*MATERIAL:*

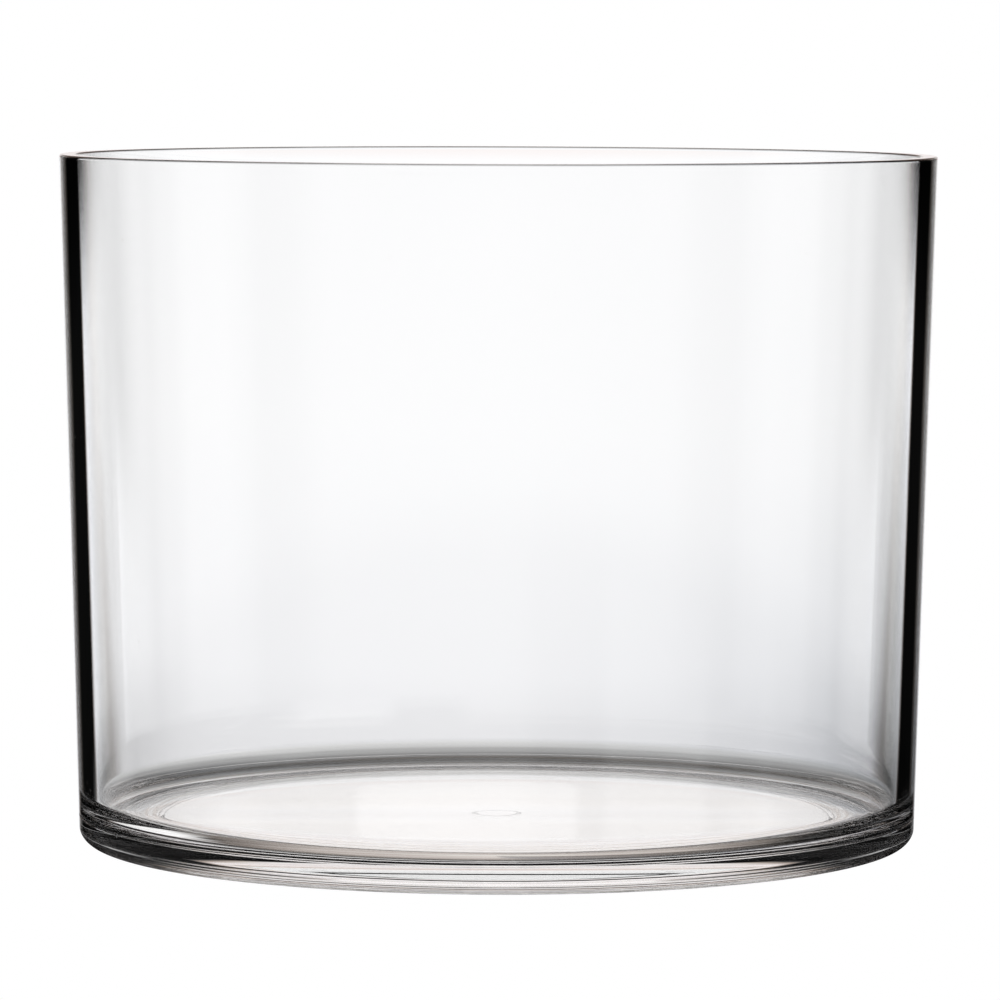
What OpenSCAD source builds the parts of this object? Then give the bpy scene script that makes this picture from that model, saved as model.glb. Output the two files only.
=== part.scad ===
// Crystallizing dish: a deep, clear, thick-walled round vessel that stands on a flat foot ring.
// A drafted side wall stands on a round base plate, and a thin film of clear cement joins them.
// The same cement runs out into a coved bead that rounds the inside corner.
// The origin is the centre of the underside, in the plane that the foot ring stands on.

/* [Dish] */
// Outside diameter over the rim
rim_d = 200; // [150:1:260]
// Overall height
dish_h = 157; // [80:1:220]
// Draft of the outside, from vertical, so that the dish widens upwards
draft = 1.6; // [0:0.1:3]

/* [Side wall] */
// Wall thickness at the rim
rim_wall = 3.8; // [2.5:0.1:5]
// Wall thickness where the wall stands on the base
foot_wall = 4.4; // [2.5:0.1:6]
// Radius on the two polished edges of the rim
rim_edge_r = 0.5; // [0.2:0.1:1]

/* [Base plate] */
// Thickness of the plate
base_t = 6.4; // [5:0.1:9]
// Radius on the lower outside edge
base_edge_r = 3.8; // [1:0.1:4.5]
// Width of the ring that touches the bench, measured in from the outside of the foot
foot_ring_w = 18; // [10:0.5:40]
// Depth of the underside inside the foot ring
recess_depth = 0.7; // [0.3:0.1:1.5]
// Width of the slope from the foot ring up to the recess
recess_slope = 1.2; // [0.5:0.1:3]

/* [Moulding mark] */
// Middle diameter of the shallow ring mark under the centre
mark_d = 10; // [6:0.5:16]
// Width of the ring mark
mark_w = 0.8; // [0.4:0.1:1.5]
// Depth of the ring mark
mark_depth = 0.2; // [0.1:0.05:0.5]

/* [Cement joint] */
// Thickness of the cement film under the wall
film_t = 0.2; // [0.1:0.05:0.5]
// How far the film stops short of the outside, which leaves a fine groove round the dish
groove_depth = 0.15; // [0.05:0.05:0.4]
// Radius of the cove in the inside corner
cove_r = 6; // [2:0.5:12]
// Thickness of the bead's thin edges, on the floor and on the wall
bead_lip = 0.08; // [0.05:0.01:0.2]

/* [Hidden] */
$fn = 96;

CLEAR_BODY = [0.86, 0.93, 0.95, 0.35];
CLEAR_CEMENT = [0.90, 0.94, 0.93, 0.45];

rim_r = rim_d / 2;
wall_z = base_t + film_t;
inner_rim_r = rim_r - rim_wall;
inner_foot_r = outer_r(wall_z) - foot_wall;
inner_draft = atan((inner_rim_r - inner_foot_r) / (dish_h - wall_z));

// Centres of the small rounds on the rim, each tangent to the top and to its own face
rim_out_c = [rim_r - rim_edge_r * (tan(draft) + 1 / cos(draft)), dish_h - rim_edge_r];
rim_in_c = [inner_r(dish_h - rim_edge_r) + rim_edge_r / cos(inner_draft), dish_h - rim_edge_r];

// Centre of the round on the base's lower edge, tangent to the foot ring and to the outside
base_edge_c = [outer_r(base_edge_r) - base_edge_r / cos(draft), base_edge_r];

recess_r = outer_r(0) - foot_ring_w;

// Centre of the cove, which clears the floor and the wall by the bead's lip
cove_c = [
    inner_r(base_t + cove_r) - (cove_r + bead_lip) / cos(inner_draft),
    base_t + cove_r + bead_lip
];

// Radius of the outside face and of the inside face at height z
function outer_r(z) = rim_r - (dish_h - z) * tan(draft);
function inner_r(z) = inner_rim_r - (dish_h - z) * tan(inner_draft);

// The point on a round with centre c and radius r where it meets a face that leans by lean
function on_outside(c, r, lean) = c + r * [cos(lean), -sin(lean)];
function on_inside(c, r, lean) = c - r * [cos(lean), -sin(lean)];

// A small disc in the profile, which rounds a corner
module round_at(c, r) {
    translate(c) circle(r = r);
}

// The outer lower quarter of such a disc, for a round nearly as tall as the plate it is on
module lower_round_at(c, r) {
    intersection() {
        round_at(c, r);
        translate(c - [0, r]) square(r);
    }
}

// The drafted tube: flat where it stands on the film, and rounded on both edges of the rim
module side_wall() {
    color(CLEAR_BODY)
        rotate_extrude() {
            polygon([
                [outer_r(wall_z), wall_z],
                on_outside(rim_out_c, rim_edge_r, draft),
                [rim_out_c.x, dish_h],
                [rim_in_c.x, dish_h],
                on_inside(rim_in_c, rim_edge_r, inner_draft),
                [inner_foot_r, wall_z]
            ]);
            round_at(rim_out_c, rim_edge_r);
            round_at(rim_in_c, rim_edge_r);
        }
}

// The round plate: a flat floor above, and a foot ring round a shallow recess below
module base_plate() {
    color(CLEAR_BODY)
        rotate_extrude()
            difference() {
                union() {
                    polygon([
                        [0, recess_depth],
                        [recess_r - recess_slope, recess_depth],
                        [recess_r, 0],
                        [base_edge_c.x, 0],
                        on_outside(base_edge_c, base_edge_r, draft),
                        [outer_r(base_t), base_t],
                        [0, base_t]
                    ]);
                    lower_round_at(base_edge_c, base_edge_r);
                }
                ring_mark_profile();
            }
}

// The groove of the ring mark, cut up into the recess
module ring_mark_profile() {
    translate([mark_d / 2 - mark_w / 2, 0])
        square([mark_w, recess_depth + mark_depth]);
}

// The cement: a film under the wall, and the coved bead in the inside corner
module corner_bead() {
    color(CLEAR_CEMENT)
        rotate_extrude() {
            polygon([
                [inner_foot_r - bead_lip, base_t],
                [outer_r(base_t) - groove_depth, base_t],
                [outer_r(wall_z) - groove_depth, wall_z],
                [inner_foot_r - bead_lip, wall_z]
            ]);
            difference() {
                polygon([
                    [cove_c.x, base_t],
                    [inner_foot_r, base_t],
                    [inner_foot_r, wall_z],
                    [inner_r(cove_c.y), cove_c.y],
                    cove_c
                ]);
                round_at(cove_c, cove_r);
            }
        }
}

side_wall();
base_plate();
corner_bead();
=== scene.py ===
import math
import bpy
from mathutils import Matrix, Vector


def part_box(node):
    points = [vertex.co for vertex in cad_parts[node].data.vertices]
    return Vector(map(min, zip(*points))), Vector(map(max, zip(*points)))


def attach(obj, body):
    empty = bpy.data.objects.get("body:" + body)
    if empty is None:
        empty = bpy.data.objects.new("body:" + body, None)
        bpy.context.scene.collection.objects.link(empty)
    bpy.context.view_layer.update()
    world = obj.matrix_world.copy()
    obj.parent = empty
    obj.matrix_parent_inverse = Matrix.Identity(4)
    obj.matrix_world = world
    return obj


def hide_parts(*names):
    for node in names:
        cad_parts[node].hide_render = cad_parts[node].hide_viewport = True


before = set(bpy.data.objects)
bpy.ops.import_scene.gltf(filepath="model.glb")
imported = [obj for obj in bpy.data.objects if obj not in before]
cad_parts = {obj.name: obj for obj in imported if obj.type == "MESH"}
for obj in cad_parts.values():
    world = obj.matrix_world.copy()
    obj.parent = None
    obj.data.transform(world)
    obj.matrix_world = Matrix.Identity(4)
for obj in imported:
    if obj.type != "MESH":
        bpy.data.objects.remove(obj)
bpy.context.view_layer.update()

from types import SimpleNamespace

import bmesh
import bpy
from mathutils import Euler

MM = 0.001

# ---------------------------------------------------------------- sizes from the frame

WALL_LOW, WALL_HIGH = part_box("side_wall")
BASE_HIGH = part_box("base_plate")[1]

RIM_R = max(WALL_HIGH.x, WALL_HIGH.y)
RIM_Z = WALL_HIGH.z
WALL_Z = WALL_LOW.z
BASE_T = BASE_HIGH.z
BASE_TOP_R = max(BASE_HIGH.x, BASE_HIGH.y)
DRAFT = math.atan((RIM_R - BASE_TOP_R) / (RIM_Z - BASE_T))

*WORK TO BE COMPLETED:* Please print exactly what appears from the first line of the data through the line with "draft = 1.6; // [0:0.1:3]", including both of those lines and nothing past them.

*THE OUTPUT:*
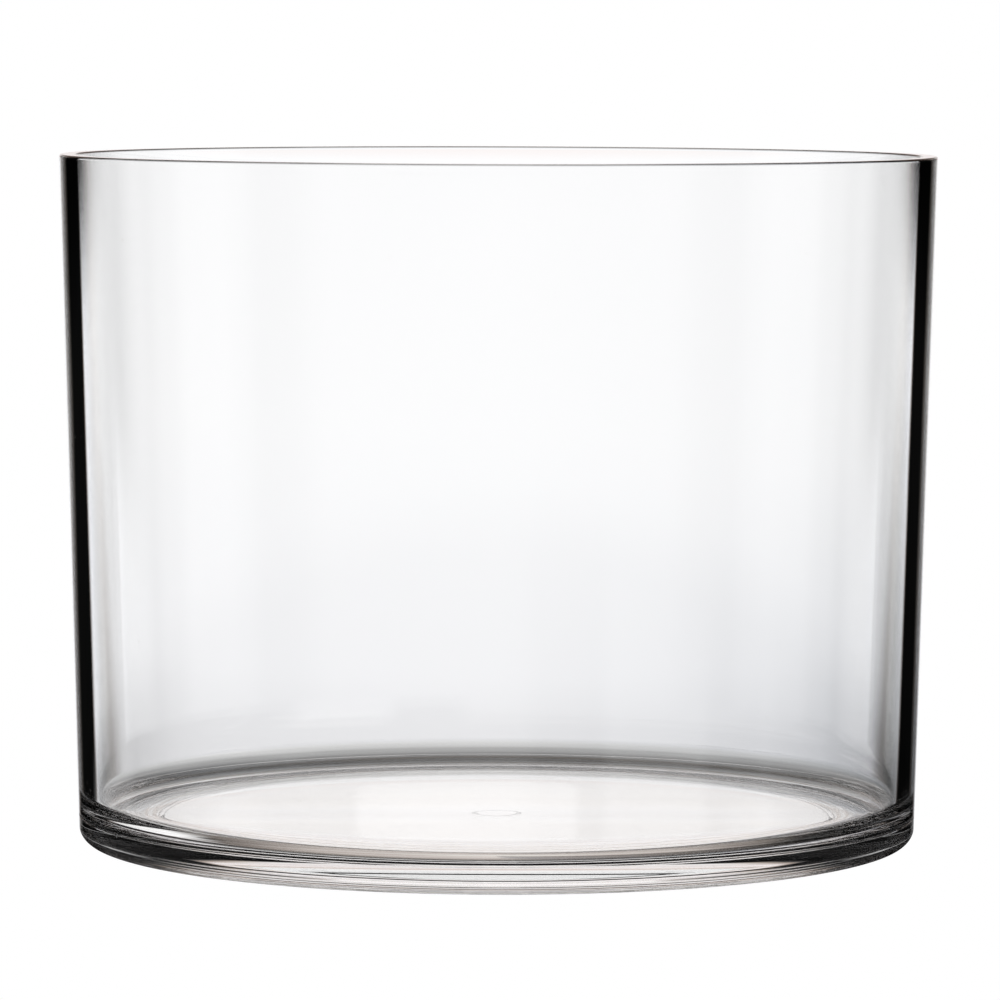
What OpenSCAD source builds the parts of this object? Then give the bpy scene script that makes this picture from that model, saved as model.glb. Output the two files only.
=== part.scad ===
// Crystallizing dish: a deep, clear, thick-walled round vessel that stands on a flat foot ring.
// A drafted side wall stands on a round base plate, and a thin film of clear cement joins them.
// The same cement runs out into a coved bead that rounds the inside corner.
// The origin is the centre of the underside, in the plane that the foot ring stands on.

/* [Dish] */
// Outside diameter over the rim
rim_d = 200; // [150:1:260]
// Overall height
dish_h = 157; // [80:1:220]
// Draft of the outside, from vertical, so that the dish widens upwards
draft = 1.6; // [0:0.1:3]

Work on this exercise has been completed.